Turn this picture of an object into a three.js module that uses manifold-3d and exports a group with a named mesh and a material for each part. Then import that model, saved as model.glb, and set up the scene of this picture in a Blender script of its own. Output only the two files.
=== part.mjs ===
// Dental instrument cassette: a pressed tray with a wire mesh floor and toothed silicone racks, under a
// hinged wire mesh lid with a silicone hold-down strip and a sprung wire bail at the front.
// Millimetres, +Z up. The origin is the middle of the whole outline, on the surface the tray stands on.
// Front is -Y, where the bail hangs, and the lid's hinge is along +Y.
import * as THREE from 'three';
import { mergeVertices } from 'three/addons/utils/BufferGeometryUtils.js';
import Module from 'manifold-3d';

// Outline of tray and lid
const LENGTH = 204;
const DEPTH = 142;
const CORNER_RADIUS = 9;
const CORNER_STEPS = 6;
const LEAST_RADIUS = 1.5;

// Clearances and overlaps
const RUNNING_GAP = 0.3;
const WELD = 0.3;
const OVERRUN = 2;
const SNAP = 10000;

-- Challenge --
Set out the complete listing exactly as shown.

-- Reply --
Turn this picture of an object into a three.js module that uses manifold-3d and exports a group with a named mesh and a material for each part. Then import that model, saved as model.glb, and set up the scene of this picture in a Blender script of its own. Output only the two files.
=== part.mjs ===
// Dental instrument cassette: a pressed tray with a wire mesh floor and toothed silicone racks, under a
// hinged wire mesh lid with a silicone hold-down strip and a sprung wire bail at the front.
// Millimetres, +Z up. The origin is the middle of the whole outline, on the surface the tray stands on.
// Front is -Y, where the bail hangs, and the lid's hinge is along +Y.
import * as THREE from 'three';
import { mergeVertices } from 'three/addons/utils/BufferGeometryUtils.js';
import Module from 'manifold-3d';

// Outline of tray and lid
const LENGTH = 204;
const DEPTH = 142;
const CORNER_RADIUS = 9;
const CORNER_STEPS = 6;
const LEAST_RADIUS = 1.5;

// Clearances and overlaps
const RUNNING_GAP = 0.3;
const WELD = 0.3;
const OVERRUN = 2;
const SNAP = 10000;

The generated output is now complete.